You are now ready to upload the metadata.
Namespaces
The first field to enter on the website askes for a Root Element name
This field controls the name of the XML metadata root element. This is the element that all the spreadsheet column names are children of.
For example, to create OAI-DC type metadata such as:
<?xml version="1.0" encoding="UTF-8"?>
<oai_dc:dc xmlns:oai_dc="http://www.openarchives.org/OAI/2.0/oai_dc/">
<oai_dc:title>Title 001</oai_dc:title>
<oai_dc:creator>James Carr</oai_dc:creator>
<oai_dc:subject>Sheffield</oai_dc:subject>
<oai_dc:description/>
<oai_dc:publisher/>
<oai_dc:contributor/>
<oai_dc:date/>
<oai_dc:type/>
<oai_dc:format/>
<oai_dc:identifier/>
<oai_dc:source/>
<oai_dc:language/>
<oai_dc:rights/>
</oai_dc:dc>
The root element name is dc
and the root element namespace is http://www.openarchives.org/OAI/2.0/oai_dc/
By default all the element names are within the root element namespace.
In this case the root element namespace and the Dublin Core elements should be in different namespaces, (15 term Dublin Core elements actually live inside the “http://purl.org/dc/elements/1.1/” namespace) so this is a good example of where we add a prefix to the column names, this allows us to associate additional namespaces to the elements.
Formatting the Output
After the CSV has been uploaded you need to select which column should be used to name the XML documents. This should be a column containing either the filename or other unique information
Naming Convention
This is where you can decide on what type of metadata you would like to export.
The first two options (.xml and .metatadata) create simple XML documents which would look like:
<?xml version="1.0" encoding="UTF-8"?>
<dc xmlns="http://www.openarchives.org/OAI/2.0/oai_dc/" xmlns:dc="http://purl.org/dc/elements/1.1/">
<filename>image-0001.jpg</filename>
<dc:title>Title 001</dc:title>
<dc:creator>James Carr</dc:creator>
<dc:subject>Sheffield</dc:subject>
<dc:description/>
<dc:publisher/>
<dc:contributor/>
<dc:date/>
<dc:type/>
<dc:format/>
<dc:identifier/>
<dc:source/>
<dc:language/>
<dc:rights/>
</dc>
The only difference being the file extension. The 3rd option wraps the XML in a OPEX header element ready for upload through the PUT tool.

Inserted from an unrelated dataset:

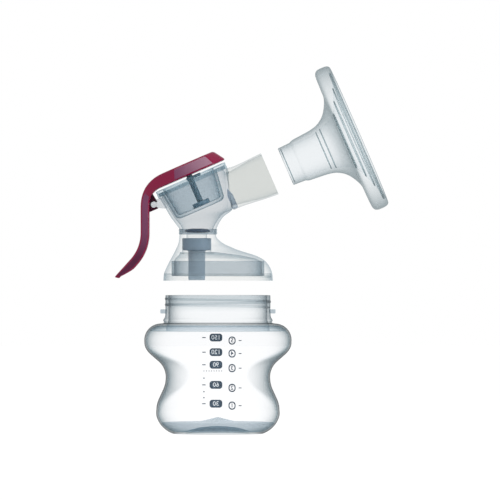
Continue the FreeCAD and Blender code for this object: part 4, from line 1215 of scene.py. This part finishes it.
def white_for_sight(tree):
    """1 for rays that look: from the camera, from gloss and through glass; 0 for rays that light."""
    path = add(tree, "LightPath").outputs
    seen = math_node(tree, "ADD", path["Is Camera Ray"], path["Is Glossy Ray"])
    return math_node(tree, "ADD", seen, path["Is Transmission Ray"], use_clamp=True)


def add_lamp(name, power, size, spot, aim):
    """A round lamp that shines from a spot towards another."""
    lamp = bpy.data.lights.new(name, "AREA")
    lamp.shape = "DISK"
    lamp.size = size
    lamp.energy = power
    holder = add_object(name, lamp)
    holder.location = spot
    holder.rotation_euler = Vector(np.array(aim) - np.array(spot)).to_track_quat("-Z", "Y").to_euler()


def floor_material():
    """White floor: mostly its own white for rays that look, and plain white paint that takes shadow."""
    made, tree = blank_material("white_floor")
    paint = add(tree, "BsdfDiffuse", {"Color": (0.9, 0.9, 0.9, 1)})
    glow = add(tree, "Emission", {"Color": (1, 1, 1, 1), "Strength": FLOOR_GLOW})
    own = math_node(tree, "MULTIPLY", white_for_sight(tree), FLOOR_OWN_SHARE)
    show(tree, "Material", add(tree, "MixShader", {0: own, 1: paint.outputs[0], 2: glow.outputs[0]}))
    return made


class PUMP_OT_stage(Operator):
    """Lay the white floor and set the soft light and the camera"""

    bl_idname = "pump.stage"
    bl_label = "Stage"

    def execute(self, context):
        scene = context.scene
        settings = scene.pump_stage
        low, high = np.array(CAD_BOX[0]), np.array(CAD_BOX[1])
        middle = (low + high) / 2
        ground = bpy.data.meshes.new("floor")
        corners = np.array(((-1, -1), (1, -1), (1, 1), (-1, 1))) * FLOOR_HALF
        ground.from_pydata([(x, y, float(low[2])) for x, y in corners], [], [(0, 1, 2, 3)])
        ground.materials.append(floor_material())
        add_object("floor", ground)
        world = bpy.data.worlds.new("studio")
        world.use_nodes = True
        tree = world.node_tree
        tree.nodes.clear()
        sight = white_for_sight(tree)
        even = add(tree, "Background", {"Color": (1, 1, 1, 1), "Strength": settings.world})
        white = add(tree, "Background", {"Color": (1, 1, 1, 1), "Strength": 1.0})
        show(tree, "World", add(tree, "MixShader", {0: sight, 1: even.outputs[0], 2: white.outputs[0]}))
        scene.world = world
        aim = tuple(middle)
        add_lamp("key_lamp", settings.key * 6, 0.5, (middle[0] - 0.45, -0.7, middle[2] + 0.75), aim)
        add_lamp("side_lamp", settings.key * 7, 0.4, (middle[0] + 0.7, -0.5, middle[2] + 0.2), aim)
        camera = bpy.data.cameras.new("camera")
        camera.lens = settings.lens
        distance = (high[2] - low[2]) / settings.fill * camera.lens / camera.sensor_width
        holder = add_object("camera", camera)
        holder.location = (middle[0] - settings.left, middle[1] - distance, middle[2] + settings.above)
        holder.rotation_euler = (math.pi / 2, 0, 0)
        scene.camera = holder
        scene.view_settings.view_transform = "Standard"
        scene.cycles.transparent_max_bounces = 48
        return {"FINISHED"}


# ---------------------------------------------------------------- add-on

PIECES = (
    PUMP_OT_bottle,
    PUMP_OT_scale,
    PUMP_OT_head,
    PUMP_OT_cup_tube,
    PUMP_OT_valve,
    PUMP_OT_diaphragm,
    PUMP_OT_stem,
    PUMP_OT_handle,
    PUMP_OT_pivot_bar,
    PUMP_OT_funnel_cup,
    PUMP_OT_stage,
)

SETTINGS = {
    "pump_bottle": BottleSettings,
    "pump_head": HeadSettings,
    "pump_handle": HandleSettings,
    "pump_stem": StemSettings,
    "pump_scale": ScaleSettings,
    "pump_stage": StageSettings,
}

SILICONE = {"rim": 0.95, "roughness": 0.4}

# Each see-through material's name, and where its look differs from the usual one.
LOOKS = {
    "bottle": (
        "clear_bottle_plastic",
        {"edge": (0.02, 0.055, 0.07), "body": (0.25, 0.33, 0.37), "rim": 0.2, "fall": 3.7},
    ),
    "inside": ("clear_inside_plastic", {"edge": (0.55, 0.66, 0.7), "haze": 0.002, "rim": 0.05, "fall": 4.0}),
    "neck": (
        "clear_neck_plastic",
        {"passed": (0.985, 0.99, 0.993), "edge": (0.1, 0.17, 0.2), "haze": 0.01, "fall": 3.0},
    ),
    "foot": (
        "clear_foot_plastic",
        {"passed": (0.93, 0.945, 0.955), "edge": (0.78, 0.82, 0.84), "haze": 0.03, "rim": 0.1},
    ),
    "base": (
        "thick_bottle_plastic",
        {"passed": (0.69, 0.735, 0.765), "edge": (0.8, 0.85, 0.88), "haze": 0.04, "rim": 0.1},
    ),
    # Painted shade: the grey band of the shoulder's rounding seen edge-on.
    "shoulder": (
        "shoulder_shade_plastic",
        {"passed": (0.915, 0.935, 0.95), "edge": (0.6, 0.68, 0.72), "haze": 0.02, "rim": 0.15},
    ),
    "head": (
        "clear_head_plastic",
        {"passed": (0.965, 0.968, 0.966), "edge": (0.58, 0.66, 0.7), "haze": 0.008},
    ),
    "plug": (
        "milky_head_plastic",
        {"passed": (0.875, 0.895, 0.91), "edge": (0.3, 0.42, 0.48), "haze": 0.03, "rim": 0.35},
    ),
    "tube": (
        "clear_tube_plastic",
        {"passed": (0.908, 0.915, 0.908), "edge": (0.78, 0.81, 0.82), "haze": 0.012, "rim": 0.2},
    ),
    "weir": ("blue_tinted_plastic", {"passed": (0.8, 0.84, 0.88), "edge": (0.4, 0.5, 0.6), "haze": 0.04}),
    "bar": (
        "milky_bar_plastic",
        {"passed": (0.99, 0.985, 0.99), "body": (1.0, 1.0, 1.0), "haze": 0.2, "rim": 0.9, "fall": 5.0},
    ),
    "cup": (
        "clear_silicone",
        {"passed": (0.94, 0.953, 0.96), "edge": (0.38, 0.45, 0.47), "haze": 0.02, "rim": 0.3, "fall": 1.6},
    ),
    "bowl": (
        "clear_silicone_inside",
        {"passed": (0.99, 0.993, 0.995), "edge": (0.93, 0.95, 0.96), "rim": 0.05},
    ),
    # The fine dark rings; the one at the bowl's foot is painted shade.
    "rib": (
        "silicone_dark_rings",
        {"passed": (0.74, 0.79, 0.8), "edge": (0.36, 0.44, 0.46), "haze": 0.08, "rim": 0.3},
    ),
    "silicone": (
        "blue_silicone",
        {"passed": (0.42, 0.5, 0.57), "edge": (0.2, 0.27, 0.34), "body": (0.25, 0.335, 0.42), "haze": 0.7}
        | SILICONE,
    ),
    "bill": (
        "blue_silicone_bill",
        {"passed": (0.5, 0.58, 0.64), "edge": (0.25, 0.32, 0.39), "body": (0.38, 0.47, 0.545), "haze": 0.7}
        | SILICONE,
    ),
    "seal": (
        "blue_silicone_seal",
        {"passed": (0.3, 0.4, 0.52), "edge": (0.1, 0.17, 0.26), "body": (0.06, 0.1, 0.18), "haze": 0.92}
        | SILICONE,
    ),
    "diaphragm": (
        "blue_silicone_thin",
        {"passed": (0.925, 0.95, 0.965), "edge": (0.33, 0.5, 0.57), "body": (0.3, 0.42, 0.48), "haze": 0.07}
        | {"rim": 0.55, "roughness": 0.35},
    ),
    "flange": (
        "blue_silicone_flange",
        {"passed": (0.88, 0.915, 0.93), "edge": (0.55, 0.68, 0.74), "body": (0.4, 0.52, 0.58), "haze": 0.05}
        | {"rim": 0.3, "roughness": 0.35},
    ),
}


def look_name(key):
    """The name of a look's settings in the scene."""
    return f"pump_{key}_look"


class PUMP_PT_panel(Panel):
    """Lists the pieces and their settings"""

    bl_idname = "PUMP_PT_panel"
    bl_label = "Breast pump"
    bl_space_type = "VIEW_3D"
    bl_region_type = "UI"
    bl_category = "Breast pump"

    def draw(self, context):
        for piece in PIECES:
            self.layout.operator(piece.bl_idname)
        for name in GROUPS:
            group = getattr(context.scene, name)
            column = self.layout.box().column()
            column.label(text=name.replace("_", " "))
            for setting in group.__annotations__:
                column.prop(group, setting)


CLASSES = (ClearLook, *SETTINGS.values(), *PIECES, PUMP_PT_panel)
GROUPS = SETTINGS | {look_name(key): ClearLook for key in LOOKS}


def register():
    for made in CLASSES:
        bpy.utils.register_class(made)
    for name, group in GROUPS.items():
        setattr(bpy.types.Scene, name, PointerProperty(type=group))


def unregister():
    for name in GROUPS:
        delattr(bpy.types.Scene, name)
    for made in reversed(CLASSES):
        bpy.utils.unregister_class(made)


def main():
    register()
    for key, (_, values) in LOOKS.items():
        for setting, content in values.items():
            setattr(getattr(bpy.context.scene, look_name(key)), setting, content)
    for piece in PIECES:
        getattr(bpy.ops.pump, piece.bl_idname.split(".")[1])()
    bpy.context.view_layer.update()


if __name__ == "__main__":
    main()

<?xml version="1.0" encoding="UTF-8"?>
<opex:OPEXMetadata xmlns:dc="http://purl.org/dc/elements/1.1/" xmlns:oai_dc="http://www.openarchives.org/OAI/2.0/oai_dc/" xmlns:opex="http://www.openpreservationexchange.org/opex/v1.2">
<opex:DescriptiveMetadata>
<oai_dc:dc>
<dc:title>Title 001</dc:title>
<dc:creator>James Carr</dc:creator>
<dc:subject>Sheffield</dc:subject>
<dc:description/>
<dc:publisher/>
<dc:contributor/>
<dc:date/>
<dc:type/>
<dc:format/>
<dc:identifier/>
<dc:source/>
<dc:language/>
<dc:rights/>
</oai_dc:dc>
</opex:DescriptiveMetadata>
</opex:OPEXMetadata>
XML Formatting
This option allows you to format the XML to improve its readability by adding new lines and indenting elements.
Unique CSV Column
This option allows you to remove the additional column you may have added to store the object filename that should not be part of the XML. For example if you added a filename column in the spreadsheet.
Additional Namespaces
This field allows you to specify any additional namespaces which may be needed. For example every column prefix will need an additional namespace.
Download
Once the XML has been created, you are shown 4 download buttons.
The first button downloads a ZIP file containing a metadata document for each row in the spreadsheet. The name of the XML document is taken from the column used to identify the row.
The other buttons allow you to downloads an XSD schema for your metadata template, a template to allow you to custom the search index and a basic CMIS transform to allow the metadata to be displayed in UA.